Il y a, depuis le début de cette réforme territoriale, une cohérence globale de l’ensemble des textes de loi : concentrer les pouvoirs locaux entre les mains des grandes intercommunalités, organiser l’évaporation des communes et des départements, renforcer les compétences des régions, restreindre la libre administration des collectivités territoriales, tenter de les hiérarchiser, réduire leurs ressources et mettre sous contrôle leurs dépenses. Sur chacun de ces points, notre désaccord est total. Et cette volonté n’est pas propre à cette majorité.

Comme nous ne cessons de le dire depuis le début, la réforme territoriale en cours poursuit et aggrave la mise en concurrence des territoires. Elle s’inscrit dans un contexte de réduction drastique des dotations de l’État – moins 28 milliards d’euros entre 2014 et 2017. Une réforme de la dotation globale de fonctionnement est d’ailleurs annoncée pour 2016 sans que nous n’en connaissions les orientations. Nous ne savons rien des moyens dont les collectivités locales disposeront pour mettre en œuvre leurs compétences.

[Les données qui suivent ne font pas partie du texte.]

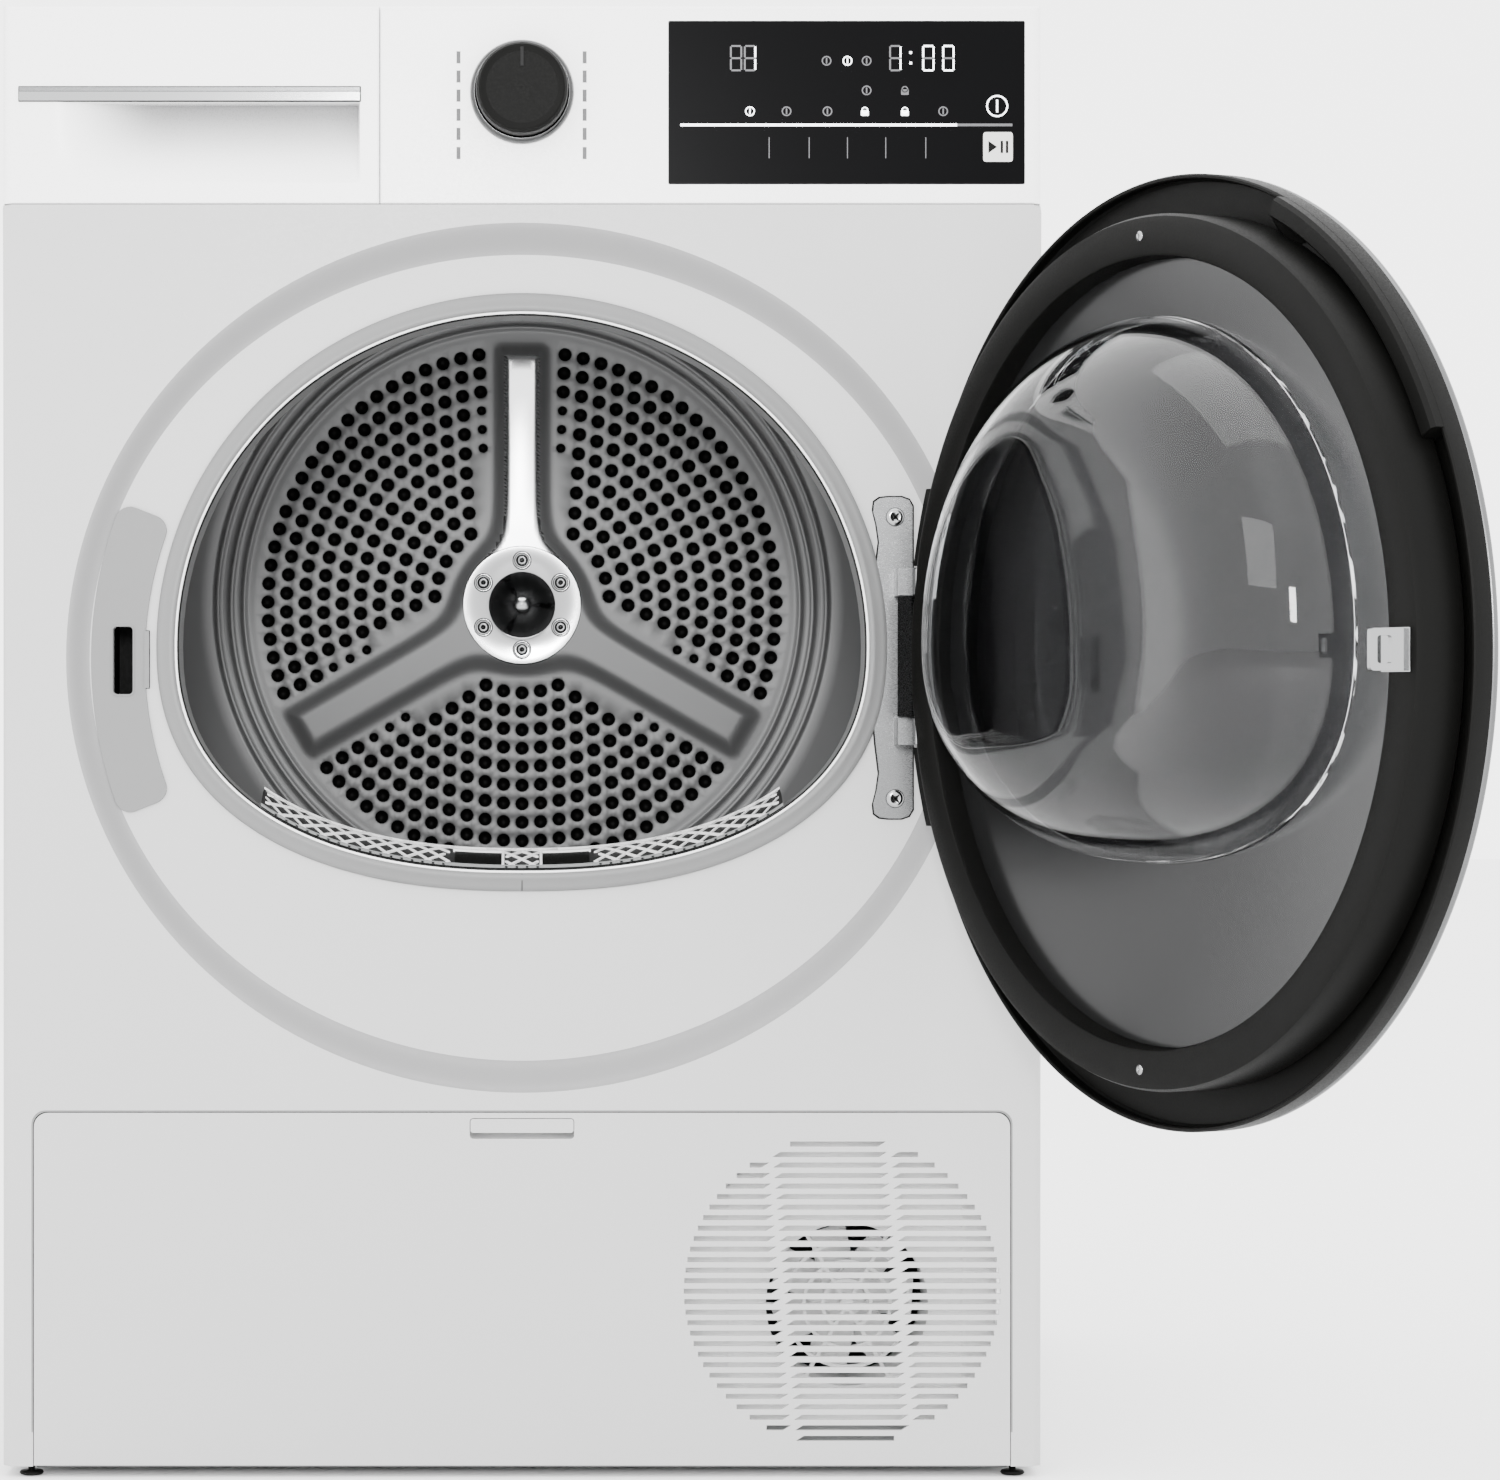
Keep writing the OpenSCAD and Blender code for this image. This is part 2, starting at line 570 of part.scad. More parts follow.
// Plate on the cabinet with two arms that reach forward to the hinge axis
module plate_half() polygon([[202, 470], [202, 436], [213.5 - 8, 400], [202, 388], [203, 381], [209, 378],
                             [220, 378], [225, 384], [225, 470]]);
module hinge_plate() color("#a9abad") difference() {
    union() {
        slab(dish_y - 2, dish_y) {
            plate_half();
            translate([0, 942]) mirror([0, 1]) plate_half();
        }
        for (z = arm_z) {
            block([214, hinge_y + 2, z - arm_h / 2], [220, dish_y, z + arm_h / 2]);
            block([214, hinge_y - 2, z - arm_h / 2], [hinge_x, hinge_y + 5, z + arm_h / 2]);
            rod_z(hinge_x, hinge_y, z - arm_h / 2, z + arm_h / 2, 7.5);
        }
    }
    for (z = arm_z) rod_z(hinge_x, hinge_y, z - 20, z + 20, pin_r + 0.06);
    slab(dish_y - 3, dish_y + 1) mouth(11.8);
}
module screw_head(x, z, y, r) difference() {
    rod_y(x, z, y - 2.2, y, r);
    for (a = [0, 90]) translate([x, y - 2.2, z]) rotate([0, a, 0]) block([-r * 0.62, -1, -0.8], [r * 0.62, 1.4, 0.8]);
}
module cabinet_screws() color("#b8b9bb") {
    for (z = [390, 552]) screw_head(214.6, z, dish_y - 2, 5.4);
    for (x = [-hw + 8, hw - 8], z = [60, 300, 560, 800]) rod_y(x, z, ry, ry + 2, 4.5);
}

// ---------- door, drawn closed and then swung ----------
// Keeps the part of a door piece that can roll past the cabinet at the hinge
module hinge_trim() difference() {
    children();
    difference() {
        block([hinge_x, door_y - 20, 180], [300, fy + 60, 760]);
        rod_z(hinge_x, hinge_y, 170, 770, hinge_edge_r);
    }
    for (z = arm_z) block([208, hinge_y - 9.5, z - arm_h / 2 - 1.5], [260, fy + 20, z + arm_h / 2 + 1.5]);
}
module door_outer_frame() swung() color("#1c1d1e") hinge_trim() difference() {
    union() {
        turned(0, door_z) polygon([[198, door_y + 3.6], [glass_r + 0.5, door_y + 3.6], [glass_r + 0.5, door_y],
            [door_r - 2, door_y], [door_r, door_y + 2], [door_r, door_y + rim_t], [door_r - 3, door_y + rim_t],
            [door_r - 3, door_y + 7.6], [198, door_y + 7.6]]);
        intersection() {
            ring_y(0, door_z, door_y + 7, hinge_y + 2, door_r, 190);
            block([hinge_x - 40, door_y, 375], [300, fy, 567]);
        }
    }
    translate([inner_x, 0, door_z]) rotate([90, 0, 0]) translate([0, 0, -door_y - 90])
        cylinder(r = inner_r + 0.4, h = 90 - 7.6 - 0.2, $fn = 128);
    block([hinge_x - 15.3, hinge_y - 12.3, arm_z[0]], [300, fy, arm_z[1]]);
}
module door_inner_frame() swung() color("#202122") hinge_trim() difference() {
    turned(inner_x, door_z) polygon([[inner_hole_r, door_y + 8], [inner_r - 4, door_y + 8],
        [inner_r, door_y + 12], [inner_r, door_y + door_t - 2], [inner_r - 2, door_y + door_t],
        [inner_hole_r, door_y + door_t]]);
    difference() {
        block([hinge_x - 16, door_y - 1, 436], [260, fy + 10, 507]);
        block([hinge_x - 60, door_y - 1, 436], [hinge_x - 15.6, fy + 10, 507]);
    }
}
module door_glass() swung() color([0.12, 0.12, 0.13, 0.8]) difference() {
    rod_y(0, door_z, door_y, door_y + 3.5, glass_r);
    block([hinge_x - 2, door_y - 20, 200], [300, door_y + 20, 740]);
}
module bowl_outline(grow, down = 0) polygon(d_outline(bowl_w + grow, bowl_top + grow, bowl_bottom - grow + down));
module door_flange_ring() swung() color("#9b9ea1") slab(door_y + flange_d, door_y + flange_d + 2) difference() {
    translate([inner_x, door_z]) circle(inner_hole_r - 0.4, $fn = 128);
    bowl_outline(-3);
}
// Domed bowl: thin slices of the outline that shrink with depth, joined into one skin
module bowl_shape(inset, far) hull() for (i = [0:6]) let (t = i / 6, a = 90 * t)
    slab(door_y + flange_d + 2 + far * sin(a), door_y + flange_d + 2.3 + far * sin(a))
        bowl_outline(-inset - 72 * (1 - cos(a)));
module door_bowl() swung() color([0.8, 0.82, 0.83, 0.35]) difference() {
    union() {
        bowl_shape(0, bowl_depth - 2);
        slab(door_y + flange_d + 2, door_y + flange_d + 5) difference() {
            translate([inner_x, door_z]) circle(inner_hole_r - 0.8, $fn = 96);
            bowl_outline(-2);
        }
    }
    translate([0, -4, 0]) bowl_shape(3, bowl_depth - 2);
}
module door_hook() swung() color("#c3c5c7") {
    block([-233, door_y + door_t, 460], [-212, door_y + door_t + 1.2, 481]);
    difference() {
        block([-231, door_y + door_t, 460.5], [-228.4, door_y + door_t + 22, 480.5]);
        block([-240, door_y + door_t + 10, 464], [-220, door_y + door_t + 18, 477]);
    }
}
// Block between the arms with the two hinge pins
module door_hinge_block() swung() color("#8e9194") {
    intersection() {
        block([hinge_x - 15, hinge_y - 12, arm_z[0] + arm_h / 2 + 0.6], [hinge_x + 12, fy - 2, arm_z[1] - arm_h / 2 - 0.6]);
        union() {
            rod_z(hinge_x, hinge_y, 400, 540, 12);
            block([hinge_x - 15, hinge_y - 12, 400], [hinge_x, fy - 2, 540]);
        }
    }
    for (z = arm_z) rod_z(hinge_x, hinge_y, z - arm_h / 2 - 0.7, z + arm_h / 2 + 0.7, pin_r);
}

// ---------- kick plate ----------
module grille_slots() intersection() {
    translate([grille_x, grille_z]) circle(grille_r, $fn = 96);
    difference() {
        for (i = [-14:14]) translate([grille_x - 95, grille_z + i * slot_pitch - slot_h / 2])
            square([190, slot_h]);
        for (i = [-14:14], x = [-37, 31]) let (z = i * slot_pitch - slot_h / 2, s = -0.5 * i)
            translate([grille_x + x + s, grille_z + z]) polygon([[-3.5, -0.1], [3.5, -0.1], [8, slot_h + 0.1], [1, slot_h + 0.1]]);
    }
}
module kick_plate() color("#e3e3e2") {
    slab(fy, fy + 2.5) difference() {
        kick_opening(gap);
        grille_slots();
        rounded_rect(-30, 194.6, 30, 206.4, 2);
    }
    for (x = [-kick_w + 6, kick_w - 8]) block([x, fy + 2.5, kick_z - 2], [x + 2, fy + 10, 190]);
    for (x = [-279.8, 274]) rod_x(kick_y, kick_z, x, x + 5.8, 2);
    block([-kick_w + 6, fy + 2.5, 12], [kick_w - 6, fy + 10, 14]);
}
module kick_button() color("#dcdcdb") {
    slab(fy, fy + 2.5) rounded_rect(-29.6, 198, 29.6, 206, 1.6);
    block([-24, fy + 2.5, 199], [24, fy + 9, 201]);
}

base_tray();
left_side_panel();
right_side_panel();
front_panel();
rear_panel();
rear_duct_cover();
worktop();
control_panel();
display_glass();
programme_knob();
knob_ring();
front_bulkhead();
mouth_seal();
drum_felt_seals();
drum_shell();
drum_back();
drum_hub();
hub_bolts();
drum_lifters();
rear_bearing_bracket();
left_roller();
right_roller();
motor();
motor_pulley();
drive_belt();
tension_arm();
tension_pulley();
tension_spring();
process_fan();
fan_housing();
compressor();
power_gland();
evaporator();
condenser();
refrigerant_pipes();
condensate_pump();
cooling_fan();
exchanger_cover();
water_tank();
drawer_front();
drawer_handle_strip();
lint_filter();
latch_cover();
door_lock();
switch_button();
hinge_plate();
cabinet_screws();
door_outer_frame();
door_inner_frame();
door_glass();
door_bowl();
door_flange_ring();
door_hook();
door_hinge_block();
kick_plate();
kick_button();
front_left_foot();
front_right_foot();
rear_left_foot();
rear_right_foot();
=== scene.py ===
"""Visual model of a free-standing tumble dryer with its round door open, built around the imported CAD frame."""
import json
import math

import bmesh
import bpy
from mathutils import Matrix, Vector
from mathutils.geometry import delaunay_2d_cdt


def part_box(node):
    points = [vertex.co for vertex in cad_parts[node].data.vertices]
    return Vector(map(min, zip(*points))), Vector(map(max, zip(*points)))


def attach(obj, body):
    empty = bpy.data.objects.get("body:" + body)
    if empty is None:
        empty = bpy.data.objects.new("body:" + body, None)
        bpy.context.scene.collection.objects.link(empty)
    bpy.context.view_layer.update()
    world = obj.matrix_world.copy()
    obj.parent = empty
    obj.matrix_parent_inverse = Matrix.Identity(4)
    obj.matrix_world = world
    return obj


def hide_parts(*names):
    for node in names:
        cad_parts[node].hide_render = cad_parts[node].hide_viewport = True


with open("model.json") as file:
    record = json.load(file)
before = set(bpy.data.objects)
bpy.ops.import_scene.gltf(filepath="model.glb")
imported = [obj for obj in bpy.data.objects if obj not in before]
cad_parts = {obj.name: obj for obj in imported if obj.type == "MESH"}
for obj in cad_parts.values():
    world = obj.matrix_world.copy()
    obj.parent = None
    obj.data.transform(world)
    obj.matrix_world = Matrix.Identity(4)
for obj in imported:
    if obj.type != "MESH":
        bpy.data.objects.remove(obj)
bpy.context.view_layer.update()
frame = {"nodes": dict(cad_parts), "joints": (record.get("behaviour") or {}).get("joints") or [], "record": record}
NODES = frame["nodes"]
MM = 0.001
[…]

Ce texte renforce la concentration des pouvoirs locaux au niveau régional et intercommunal, réduit les compétences des départements et les met sous la tutelle des régions dans un grand nombre de domaines. Certains transferts ne semblent pas justifiés puisque les départements ont démontré leur expertise par exemple en matière de routes et de transports scolaires. Le département, c’est l’échelon pertinent en matière de politiques sociales, de cohésion territoriale et sociale, et c’est aussi, au quotidien, le principal partenaire des communes, en particulier des communes rurales. Or, l’architecture proposée ne permettra pas une gestion efficace de l’action publique locale. Les compétences transférées nécessitent en effet une proximité que les nouvelles régions ne pourront assumer.

Nous réaffirmons l’utilité de chaque collectivité. Elles doivent disposer de compétences identifiées, mais non exclusives, d’outils de coopérations et de moyens pour agir en faveur de projets partagés. Elles doivent aussi avoir la possibilité d’intervenir quand les intérêts de leur territoire sont en cause. C’est pourquoi nous avons longuement défendu le maintien de la compétence générale aux régions et aux départements et nous continuerons de le faire alors même que ce projet de loi la supprime. Celle-ci reste, à nos yeux, inhérente aux lois de décentralisation, aux droits et libertés locales auxquelles nous restons attachés.

Le texte vise à réorganiser l’action publique, c’est-à-dire ses structures et ses procédures, pour parvenir à la réduction de la dépense publique et répondre aux ordonnances de Bruxelles. La réforme nous a ainsi été présentée comme un moyen de réaliser des économies à un niveau situé, dans un premier temps, entre 12 milliards et 25 milliards d’euros par an. Ces chiffres ont ensuite été revus à la baisse, au point que l’étude d’impact n’évalue plus précisément les économies attendues. Au contraire, plusieurs analyses, dont celle qui figure dans le rapport de la commission des finances du Sénat sur ce projet de loi, s’accordent désormais sur le fait que, à court terme, les transferts de compétences envisagés pourraient entraîner une augmentation des dépenses. Par ailleurs, le bénévolat des élus des communes petites et moyennes n’a pas été suffisamment pris en compte.

En ce qui concerne l’élargissement contraint des intercommunalités, le texte engage leur fusion à marche forcée, au mépris de la concordance des EPCI avec les bassins de vie. La fixation d’un seuil à 20 000 habitants est une incohérence. Elle est d’ailleurs critiquée de toutes parts, car c’est une mesure totalement déconnectée des réalités du terrain, à moins de considérer que la notion de bassin de vie n’est pas pertinente. Rappelons que la carte intercommunale issue de la loi de 2010 vient seulement de s’appliquer. La logique et le bon sens auraient voulu qu’on laisse le temps aux nouveaux EPCI de se mettre en place et de mettre en œuvre les compétences dont, pour la plupart, ils viennent d’hériter.
Le nouveau paysage intercommunal a besoin de stabilité. Les intercommunalités doivent demeurer des outils de coopération volontaire, fondés sur des projets partagés pour mieux répondre aux besoins et aux attentes de la population, et non des outils d’intégration visant à la disparition des communes.

Pour finir, ce texte confirme en quelque sorte le vaste plan social qui se prépare dans nos collectivités territoriales, appelées à concentrer leurs services.

Aussi, pour toutes ces raisons, mes collègues du groupe CRC et moi-même défendront une plus juste organisation du territoire et l’intérêt notamment des communes lors des débats en deuxième lecture qui devraient se dérouler en juin prochain.

Vous remerciant de m’avoir sollicitée, je vous prie de recevoir, Madame la Présidente, mes sincères salutations.